■ **DATASET CONTENT**
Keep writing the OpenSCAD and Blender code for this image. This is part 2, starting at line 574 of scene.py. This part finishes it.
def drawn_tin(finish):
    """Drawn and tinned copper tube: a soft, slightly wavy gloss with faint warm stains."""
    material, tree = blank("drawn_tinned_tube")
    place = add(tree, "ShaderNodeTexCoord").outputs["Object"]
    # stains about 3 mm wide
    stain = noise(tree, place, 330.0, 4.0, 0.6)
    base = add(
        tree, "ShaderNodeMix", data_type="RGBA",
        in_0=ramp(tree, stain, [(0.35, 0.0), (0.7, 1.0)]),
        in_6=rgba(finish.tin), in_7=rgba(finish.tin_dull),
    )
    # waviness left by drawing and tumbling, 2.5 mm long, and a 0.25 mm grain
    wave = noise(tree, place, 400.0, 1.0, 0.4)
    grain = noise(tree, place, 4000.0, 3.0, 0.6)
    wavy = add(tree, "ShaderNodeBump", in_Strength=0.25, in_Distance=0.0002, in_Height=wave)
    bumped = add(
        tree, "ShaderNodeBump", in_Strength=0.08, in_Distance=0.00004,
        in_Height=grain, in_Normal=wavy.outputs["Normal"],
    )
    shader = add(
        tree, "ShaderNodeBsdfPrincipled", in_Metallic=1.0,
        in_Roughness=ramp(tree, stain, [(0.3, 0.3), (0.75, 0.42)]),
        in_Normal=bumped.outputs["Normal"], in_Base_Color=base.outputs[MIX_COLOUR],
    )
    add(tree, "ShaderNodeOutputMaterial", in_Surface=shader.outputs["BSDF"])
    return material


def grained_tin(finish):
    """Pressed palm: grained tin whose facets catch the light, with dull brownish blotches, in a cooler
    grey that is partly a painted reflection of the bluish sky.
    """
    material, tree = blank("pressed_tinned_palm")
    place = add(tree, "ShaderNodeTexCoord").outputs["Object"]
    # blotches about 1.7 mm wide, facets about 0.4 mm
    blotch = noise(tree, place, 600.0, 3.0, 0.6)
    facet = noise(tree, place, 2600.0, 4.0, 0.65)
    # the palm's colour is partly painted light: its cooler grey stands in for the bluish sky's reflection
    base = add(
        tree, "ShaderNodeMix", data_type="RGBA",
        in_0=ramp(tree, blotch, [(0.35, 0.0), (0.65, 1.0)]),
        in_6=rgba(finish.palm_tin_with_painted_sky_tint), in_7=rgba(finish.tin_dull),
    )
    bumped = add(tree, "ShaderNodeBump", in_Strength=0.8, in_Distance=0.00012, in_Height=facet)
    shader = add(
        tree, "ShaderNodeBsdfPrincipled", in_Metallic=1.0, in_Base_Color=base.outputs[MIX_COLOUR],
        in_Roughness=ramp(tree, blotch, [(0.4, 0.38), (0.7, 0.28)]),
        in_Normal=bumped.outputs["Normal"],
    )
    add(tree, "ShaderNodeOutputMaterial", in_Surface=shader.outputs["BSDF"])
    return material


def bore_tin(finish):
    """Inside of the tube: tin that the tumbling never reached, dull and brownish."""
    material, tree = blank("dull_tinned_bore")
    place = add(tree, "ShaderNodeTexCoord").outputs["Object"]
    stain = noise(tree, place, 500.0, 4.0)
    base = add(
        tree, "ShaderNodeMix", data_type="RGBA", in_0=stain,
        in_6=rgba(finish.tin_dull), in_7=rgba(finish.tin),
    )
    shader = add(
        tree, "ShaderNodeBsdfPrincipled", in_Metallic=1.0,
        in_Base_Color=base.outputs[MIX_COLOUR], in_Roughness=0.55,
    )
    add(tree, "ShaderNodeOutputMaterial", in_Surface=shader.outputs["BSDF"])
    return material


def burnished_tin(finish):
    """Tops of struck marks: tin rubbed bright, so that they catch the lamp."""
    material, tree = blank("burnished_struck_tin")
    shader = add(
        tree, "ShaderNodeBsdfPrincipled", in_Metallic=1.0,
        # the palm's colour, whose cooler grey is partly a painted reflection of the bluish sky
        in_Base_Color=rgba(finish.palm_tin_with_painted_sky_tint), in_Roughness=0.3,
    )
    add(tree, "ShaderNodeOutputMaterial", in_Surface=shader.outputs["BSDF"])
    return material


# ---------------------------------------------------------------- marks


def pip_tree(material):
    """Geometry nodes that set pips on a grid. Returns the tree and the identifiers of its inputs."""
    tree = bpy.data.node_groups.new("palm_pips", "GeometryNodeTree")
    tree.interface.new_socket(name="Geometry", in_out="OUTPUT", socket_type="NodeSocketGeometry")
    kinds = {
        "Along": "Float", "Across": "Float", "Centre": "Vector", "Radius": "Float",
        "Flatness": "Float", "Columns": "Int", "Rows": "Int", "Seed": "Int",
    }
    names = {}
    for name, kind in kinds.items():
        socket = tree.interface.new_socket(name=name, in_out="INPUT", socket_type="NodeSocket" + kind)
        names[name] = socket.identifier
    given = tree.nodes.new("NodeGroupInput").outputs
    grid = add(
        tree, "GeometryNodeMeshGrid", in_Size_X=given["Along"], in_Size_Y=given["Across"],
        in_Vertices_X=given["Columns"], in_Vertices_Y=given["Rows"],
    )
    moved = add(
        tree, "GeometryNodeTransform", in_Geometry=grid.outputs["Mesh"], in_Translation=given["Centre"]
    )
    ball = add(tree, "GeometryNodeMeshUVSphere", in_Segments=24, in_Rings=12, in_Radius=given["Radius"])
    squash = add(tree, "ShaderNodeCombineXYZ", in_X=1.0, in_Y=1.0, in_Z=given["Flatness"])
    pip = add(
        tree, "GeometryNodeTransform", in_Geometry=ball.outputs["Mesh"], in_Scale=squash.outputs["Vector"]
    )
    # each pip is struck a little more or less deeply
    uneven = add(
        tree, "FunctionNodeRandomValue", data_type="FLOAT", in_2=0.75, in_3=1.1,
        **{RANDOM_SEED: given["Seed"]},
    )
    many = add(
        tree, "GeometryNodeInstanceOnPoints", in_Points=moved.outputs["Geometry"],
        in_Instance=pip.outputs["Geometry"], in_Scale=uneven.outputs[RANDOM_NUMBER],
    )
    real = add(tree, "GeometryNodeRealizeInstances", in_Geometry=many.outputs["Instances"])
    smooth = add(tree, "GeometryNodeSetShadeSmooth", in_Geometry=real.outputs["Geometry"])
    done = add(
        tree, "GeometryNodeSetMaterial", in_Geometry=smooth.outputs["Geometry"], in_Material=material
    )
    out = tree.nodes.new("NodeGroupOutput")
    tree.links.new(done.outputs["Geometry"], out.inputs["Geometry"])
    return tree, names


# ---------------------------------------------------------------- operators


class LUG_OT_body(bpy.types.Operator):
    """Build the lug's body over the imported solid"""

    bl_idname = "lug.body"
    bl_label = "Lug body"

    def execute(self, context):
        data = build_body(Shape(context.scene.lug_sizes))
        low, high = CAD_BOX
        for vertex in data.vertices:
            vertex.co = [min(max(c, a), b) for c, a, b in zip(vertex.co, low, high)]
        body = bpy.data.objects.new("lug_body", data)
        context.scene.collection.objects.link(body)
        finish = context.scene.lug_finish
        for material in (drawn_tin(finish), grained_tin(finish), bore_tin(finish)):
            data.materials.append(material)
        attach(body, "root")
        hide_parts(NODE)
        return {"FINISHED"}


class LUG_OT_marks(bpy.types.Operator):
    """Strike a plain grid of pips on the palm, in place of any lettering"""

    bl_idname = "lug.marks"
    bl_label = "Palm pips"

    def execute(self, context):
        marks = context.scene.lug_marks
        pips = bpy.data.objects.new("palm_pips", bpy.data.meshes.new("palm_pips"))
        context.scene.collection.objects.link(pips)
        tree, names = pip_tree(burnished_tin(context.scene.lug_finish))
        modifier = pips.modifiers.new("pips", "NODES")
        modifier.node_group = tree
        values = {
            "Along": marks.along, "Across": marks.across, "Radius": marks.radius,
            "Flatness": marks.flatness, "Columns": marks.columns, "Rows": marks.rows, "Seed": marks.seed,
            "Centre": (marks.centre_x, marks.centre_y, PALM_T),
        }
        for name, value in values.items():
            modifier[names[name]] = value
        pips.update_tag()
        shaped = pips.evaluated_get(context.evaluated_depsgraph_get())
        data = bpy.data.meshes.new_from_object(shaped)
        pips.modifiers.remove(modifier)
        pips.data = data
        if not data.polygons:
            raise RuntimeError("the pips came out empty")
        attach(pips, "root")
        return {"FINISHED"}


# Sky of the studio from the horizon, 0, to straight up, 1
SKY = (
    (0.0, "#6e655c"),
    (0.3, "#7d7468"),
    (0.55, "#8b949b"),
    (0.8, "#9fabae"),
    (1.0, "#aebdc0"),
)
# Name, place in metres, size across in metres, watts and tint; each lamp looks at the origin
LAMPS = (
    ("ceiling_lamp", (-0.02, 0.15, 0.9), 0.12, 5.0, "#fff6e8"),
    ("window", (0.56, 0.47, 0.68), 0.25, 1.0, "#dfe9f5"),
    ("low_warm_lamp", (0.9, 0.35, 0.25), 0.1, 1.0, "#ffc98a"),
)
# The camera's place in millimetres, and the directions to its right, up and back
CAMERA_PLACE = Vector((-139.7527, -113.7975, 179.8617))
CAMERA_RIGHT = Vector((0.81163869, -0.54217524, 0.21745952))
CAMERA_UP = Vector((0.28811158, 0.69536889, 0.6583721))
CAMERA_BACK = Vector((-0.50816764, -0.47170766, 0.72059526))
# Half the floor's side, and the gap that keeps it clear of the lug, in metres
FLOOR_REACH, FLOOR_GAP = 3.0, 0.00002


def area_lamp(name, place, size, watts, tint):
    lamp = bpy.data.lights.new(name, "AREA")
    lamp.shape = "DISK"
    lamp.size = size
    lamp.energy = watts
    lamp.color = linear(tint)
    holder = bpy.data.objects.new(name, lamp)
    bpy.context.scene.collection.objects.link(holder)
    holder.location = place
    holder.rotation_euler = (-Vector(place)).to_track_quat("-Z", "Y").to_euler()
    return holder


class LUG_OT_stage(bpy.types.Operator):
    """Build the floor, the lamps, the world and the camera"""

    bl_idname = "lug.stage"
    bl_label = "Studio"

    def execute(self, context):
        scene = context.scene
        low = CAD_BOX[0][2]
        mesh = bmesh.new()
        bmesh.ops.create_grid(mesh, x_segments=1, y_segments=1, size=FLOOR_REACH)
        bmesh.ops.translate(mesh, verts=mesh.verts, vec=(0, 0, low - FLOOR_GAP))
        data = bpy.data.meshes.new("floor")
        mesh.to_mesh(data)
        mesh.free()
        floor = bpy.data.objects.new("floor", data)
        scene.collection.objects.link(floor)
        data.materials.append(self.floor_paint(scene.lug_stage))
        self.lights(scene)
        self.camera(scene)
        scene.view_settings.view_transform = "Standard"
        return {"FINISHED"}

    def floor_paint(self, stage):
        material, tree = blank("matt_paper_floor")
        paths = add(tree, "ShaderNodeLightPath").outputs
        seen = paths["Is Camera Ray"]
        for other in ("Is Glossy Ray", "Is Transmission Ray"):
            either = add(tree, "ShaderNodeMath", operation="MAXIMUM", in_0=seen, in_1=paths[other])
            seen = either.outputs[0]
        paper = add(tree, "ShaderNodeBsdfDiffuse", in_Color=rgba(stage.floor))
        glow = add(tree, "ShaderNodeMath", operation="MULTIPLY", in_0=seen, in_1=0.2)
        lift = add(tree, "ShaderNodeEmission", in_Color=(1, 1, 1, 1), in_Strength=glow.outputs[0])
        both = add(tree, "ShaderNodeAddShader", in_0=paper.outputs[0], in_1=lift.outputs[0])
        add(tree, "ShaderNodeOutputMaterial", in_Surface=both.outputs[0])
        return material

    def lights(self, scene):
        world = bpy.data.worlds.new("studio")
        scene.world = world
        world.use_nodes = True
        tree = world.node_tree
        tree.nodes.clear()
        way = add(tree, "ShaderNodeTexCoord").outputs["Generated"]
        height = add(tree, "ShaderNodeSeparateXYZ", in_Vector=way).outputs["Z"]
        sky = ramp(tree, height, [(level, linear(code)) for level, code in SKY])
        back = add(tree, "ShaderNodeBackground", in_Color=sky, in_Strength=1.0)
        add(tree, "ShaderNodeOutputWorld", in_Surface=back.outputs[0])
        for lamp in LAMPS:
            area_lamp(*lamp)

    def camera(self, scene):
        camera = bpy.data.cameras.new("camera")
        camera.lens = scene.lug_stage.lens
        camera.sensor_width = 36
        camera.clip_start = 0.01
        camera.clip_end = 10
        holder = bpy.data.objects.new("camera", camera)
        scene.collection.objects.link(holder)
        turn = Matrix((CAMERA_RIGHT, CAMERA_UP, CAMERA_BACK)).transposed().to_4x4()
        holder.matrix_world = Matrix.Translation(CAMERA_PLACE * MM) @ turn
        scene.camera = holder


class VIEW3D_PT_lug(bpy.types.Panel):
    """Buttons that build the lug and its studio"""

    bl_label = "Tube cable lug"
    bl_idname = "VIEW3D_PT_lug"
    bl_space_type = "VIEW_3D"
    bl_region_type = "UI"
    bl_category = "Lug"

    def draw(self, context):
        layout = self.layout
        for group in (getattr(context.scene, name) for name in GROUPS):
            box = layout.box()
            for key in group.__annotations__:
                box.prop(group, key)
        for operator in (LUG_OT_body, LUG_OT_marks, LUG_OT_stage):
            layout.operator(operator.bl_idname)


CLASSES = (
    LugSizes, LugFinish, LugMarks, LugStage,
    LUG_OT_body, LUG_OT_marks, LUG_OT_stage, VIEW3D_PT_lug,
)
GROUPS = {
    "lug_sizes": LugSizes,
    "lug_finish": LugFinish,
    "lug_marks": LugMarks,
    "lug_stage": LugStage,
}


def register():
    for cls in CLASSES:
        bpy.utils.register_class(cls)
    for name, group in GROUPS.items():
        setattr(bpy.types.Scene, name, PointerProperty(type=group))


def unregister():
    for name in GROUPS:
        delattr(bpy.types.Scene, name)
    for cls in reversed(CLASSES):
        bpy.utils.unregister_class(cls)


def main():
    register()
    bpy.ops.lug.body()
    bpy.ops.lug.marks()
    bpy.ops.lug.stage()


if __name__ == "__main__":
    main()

■ **PROBLEM STATEMENT**
Which lines contain the word "code"? Copy each of them.

■ **EXERCISE SOLUTION**
Keep writing the OpenSCAD and Blender code for this image. This is part 2, starting at line 574 of scene.py. This part finishes it.
        sky = ramp(tree, height, [(level, linear(code)) for level, code in SKY])